Before we start it’s probably worth giving you, dear reader, a quick glimpse behind the curtain to see how Illuminate articles are produced.

    Things normally start with content editor Natalie Holt contacting me with an idea and asking nicely whether I fancy writing something.

    In this instance this happened approximately two weeks BC (before Corona), and we agreed that the subject of adviser value for money would be an interesting one to explore.

    Despite this conversation taking place around a month ago, this now feels like a different lifetime.

    An awful lot of awful stuff has happened since, and everyone has had more important things to worry about than how the regulator might be treating advice firms over the coming years.

    But life goes on, and business and regulation continues, so here we go….

    The value for money backdrop

    Over recent years the FCA has started using the phrase “value for money” (VFM) more and more often.

    Their 2019/20 business plan quotes it in the context of payment systems, retirement planning, independent governance committees, asset management and even their own internal processes.

    VFM is a term used in many different ways, including as a synonym for cost-effectiveness. However it’s best defined as the optimum combination of cost, quality and sustainability to meet the customer’s requirements.

    The word customer is an important one to note: only the recipient of the goods/services can decide whether something is of value or not. You don’t get to tell people what they should think or feel.

    Before things kicked off it was pretty clear the FCA was about to tackle the subject of value for money for advice firms.

    I know of a couple of firms who were fortunate enough to have been selected to complete a fact finding/research questionnaire from the regulator in late January/early February.

    These questionnaires were focused on at retirement services, and in particular the charges clients pay, both at the point of retirement but also on an ongoing basis.

    The FCA has confirmed this work is currently on hold, but on the assumption they will only pick it up again when some sort of normality resumes, let's hope it starts up again soon.

    Measuring the value of advice

    The good news is advisers have never had a better opportunity to show the value of their services and advice.

    When we ask advisers how they think they add value (and remember, only the client can decide whether advice actually is of value), we see that behavioural support and planning top the list.

    The value comes from making sure your clients do the right thing.

    State of the adviser nation
    How do you add value? Source: SOTAN, November 2019

    Our adviser survey matches what consumers tell other researchers.

    For example, Dimensional carry out an extensive investor survey, which correlates with what advisers tell us.

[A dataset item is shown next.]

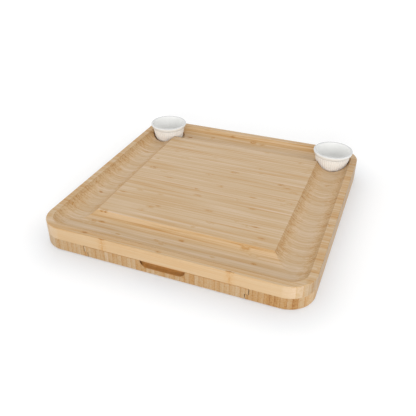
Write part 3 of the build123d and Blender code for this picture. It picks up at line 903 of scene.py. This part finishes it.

    When clients are asked how they measure the value received from an adviser, the top four responses are:

    • Sense of security/peace of mind (35 per cent)
    • Knowledge of my personal financial situation (23 per cent)
    • Progress towards my goals (20 per cent)
    • Investment returns (14 per cent)

    The client evidence

    So, what should advisers make of all this?

    Well firstly, if you haven’t contacted your clients over the last month then I’d suggest you really should be doing so.

    Most advisers I’ve spoken with recently have stressed how important they feel it is to be doing this, not least since many of their clients are in the over 70s age group and facing three months of self-isolation.

    A friendly face and some reassurance, even if via Zoom/Skype etc, really can go a long way.

    Secondly, use this time to review the services you're offering your clients to make sure that a) they are value for money, and b) every client you're servicing is profitable.

    If clients are not profitable it’s nuts at the best of times, let alone now.

    A really good way to approach this is to create client segments based on client needs. And if you do that, you’ll be well on the way to being compliant with the product governance rules (PROD).

    Finally, and returning to the point that the customer decides whether something is of value or not, it's worth developing a regular process to ask clients what they think.

    It doesn’t need to be a full-on annual survey (though it can be). But if you are able to evidence that your clients are happy with the value they're receiving from your advice services, this is a huge step in the right direction.

    Clearly it's up to you to decide how to position this.

    However I’d suggest it'd be good to focus more on the things the Dimensional survey shows clients are interested in (that is, sense of security, knowledge of their personal situation) as opposed to costs and charges or investment performance.

    Once normal times return, the regulator may well resume its interest in advice firm value for money.

    If this is the case, the best way to prove your value for money will be to demonstrate that your clients at least understand the concept.

    It will also serve you well if clients are regularly given the chance to show they are, or are not, happy with the services on offer.